Another issue you want to keep in mind is how your Kaiju fight. There have been a great numbers of times you simply ignore the physiology of the Kaiju and start having them punch each other despite the fact that some Kaiju do not have arms long or strong enough to punch anything. Troy is half human so he gets away with punching but when he’s completely transformed he shouldn’t be doing a lot of punching unless you’re using the old showa designs.

Another problem, and this could be just me missing his entrance, but it seemed like Gigan just popped in out of nowhere to fight the zillas. One final problem I’ll address is the telepathic zillas. You really should make sure you have explanations or reasons as to why Zilla suddenly has telepathic abilities otherwise they might as well just talk because both tend to seem rather silly.

Overall I am impressed that you are making attempts to improve your writing. I was glad to see a lot less of the corny humor that I saw in your first story, and I am even more impressed that you went out seeking other people for more honest reviews instead of settling for what you want to hear.

Keep working at improving your stories don’t settle for what you have and really work hard at developing detail and developing your vocabulary.
godzillabionicletron1
2008-10-17 . chapter 5
hey cool i love kaiju humans stories they are awsome if your looking for my kaiju kids stories well you'll have to wait because chapter 1 is'nt finished yet.
Legair
2008-09-01 . chapter 9
Hey Cool

That was totally uncool, man. You had me all fired up and ready to go and then you just cut the story like that hinting to us that there maybe something even worse that a rampaging horde of either evolved or pre-evoled Godzillas, {I'm not sure which} loose in the city.
C'mon you cantell me it's space Godzilla, right, huh right? I'm right huh?

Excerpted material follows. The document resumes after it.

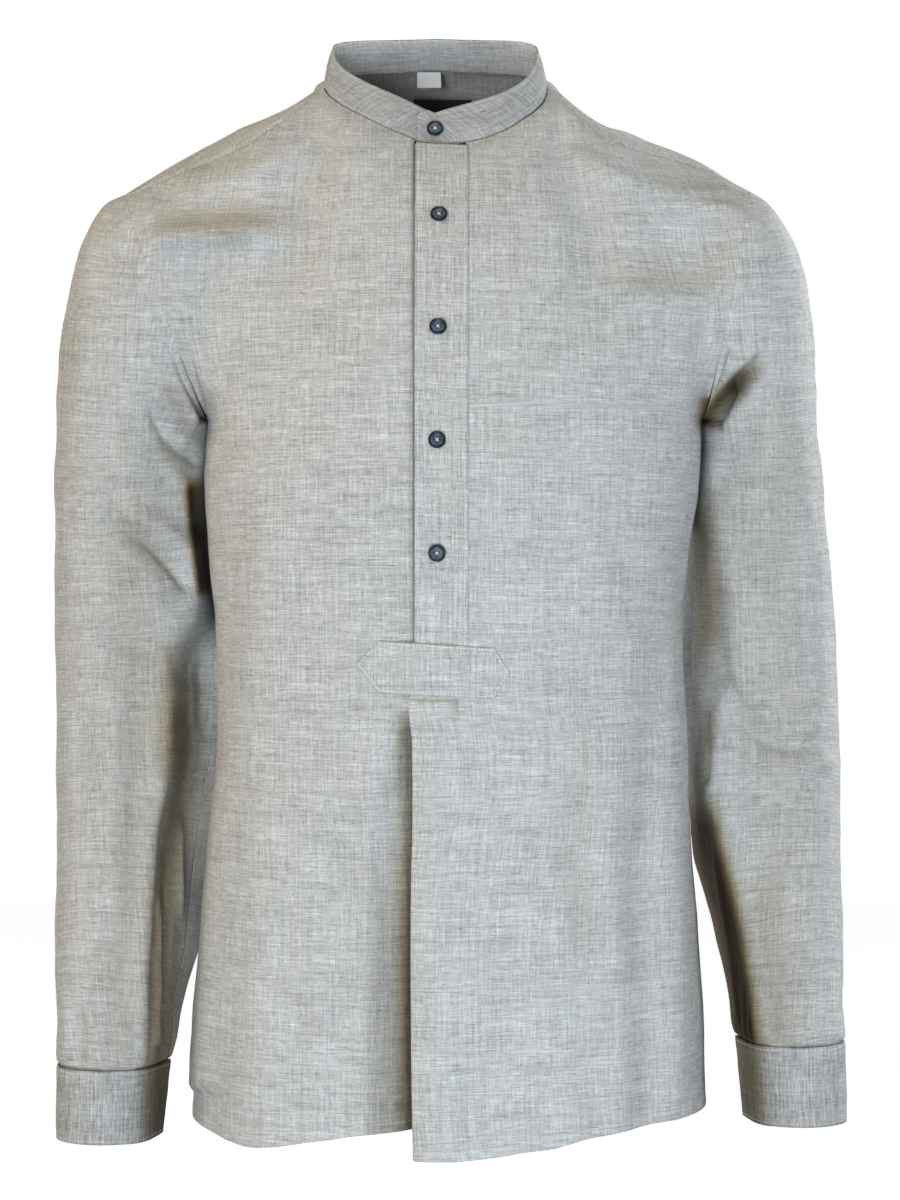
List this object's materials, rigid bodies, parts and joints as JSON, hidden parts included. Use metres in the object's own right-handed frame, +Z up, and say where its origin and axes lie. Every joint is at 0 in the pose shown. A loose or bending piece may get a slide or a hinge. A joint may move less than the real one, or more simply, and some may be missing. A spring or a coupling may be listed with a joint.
{
  "type": "trachten shirt",
  "caption": "Long-sleeved linen pullover shirt with stand collar, half button placket closed by a pointed tab, centre pleat below it and buttoned cuffs, hollow as worn",
  "frame": {"origin": "the mount worn_at: midway between the two points where the shoulders meet the collar, where the wearer's neck and shoulders hold the shirt up", "axes": "+X the wearer's left, -Y the front, +Z up"},
  "size_m": [0.5795, 0.2744, 0.808],
  "materials": {
    "linen": "light grey slubbed linen chambray, plain weave",
    "linen_band": "the same linen, doubled and topstitched",
    "button_navy": "dark navy, marbled blue-grey in the middle",
    "label_white": "white satin tape, bare",
    "label_woven": "dark woven tape with a pale edge, bare"
  },
  "bodies": {
    "root": {"front": "linen", "back": "linen", "yoke": "linen", "sleeve_left": "linen", "sleeve_right": "linen", "collar": "linen_band", "placket": "linen_band", "placket_under": "linen_band", "tab": "linen_band", "cuff_left": "linen_band", "cuff_right": "linen_band", "button_1": "button_navy", "button_2": "button_navy", "button_3": "button_navy", "button_4": "button_navy", "button_5": "button_navy", "cuff_button_left": "button_navy", "cuff_button_right": "button_navy", "size_tab": "label_white", "neck_label": "label_woven"}
  },
  "joints": []
}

With peaked curiousity, Legair
godzillamegafan
2008-04-28 . chapter 9
these stories are pretty good though i still think you should make the fights a little longer also the reall godzilla wouldn't have lost to zilla he'd have just killed her how ever troy is human so he couldn't fight lkme the reall godzilla so what you did is acceptable however i feel you should have Godzilla sometimes take over and just have him fight how godzilla would
Neil Riebe
2008-04-26 . chapter 3
So far this has been a fast-paced story. The way you derived the human names from the kaiju names is clever: Rod - Rodan, Barry - Baragon, Irah - Ebirah. Rose for Biollante is especially a nice touch, since Biollante was a cross between a rose, a girl, and Godzilla's DNA.

One suggestion: I think you should find substitutes for "roar in pain". You use the expression quite a bit. How about, "howled" , "yelped" , or "whimpered"? Or even: "roared in agony"? It'll help break up the repetition in the description of the fight sequences.
Zillah 91
2008-04-22 . chapter 9
Pretty good end to the fic, man, fun story. Looking forward to see what's in that comet!
Elita1Angel
2008-04-16 . chapter 9
It was cool.
Elita1Angel
2008-04-14 . chapter 8
Good chapter. Glade Troy on's his feet again.
Elita1Angel
2008-03-14 . chapter 7
Good chapter. Hope Troy will be ok. Where's the help when you need it? -_-.
Elita1Angel
2008-03-14 . chapter 6
Cool chapter. Now it's gonna be real interesting with the Zilla's using telephathy. ^_^
Elita1Angel
2008-03-13 . chapter 5
Good chapter. With Rod (Rodan) saying Godzilla (Troy) likes Biollante (ROse), it must be true. First stage is always denile. lol. Anyway it was a cool chapter.
Elita1Angel
2008-03-12 . chapter 4
Very cool. It would be interesting to see Troy and Rose together. lol. Cool chapter. Can't wait for the next.
Zillah 91
2008-03-12 . chapter 3
Pretty good so far, dude. Keep it up!
Elita1Angel
2008-03-11 . chapter 3
Very cool chapter. It's very cool to see them go from humans to kaiju. ^_^
Chriscool
2008-03-10 . chapter 2
Whoa...This story is cool Troy! Nice action scenes! I am wor4king on the third chapter for MY story( The Race to be An Ace) on the fast and the furious Page also.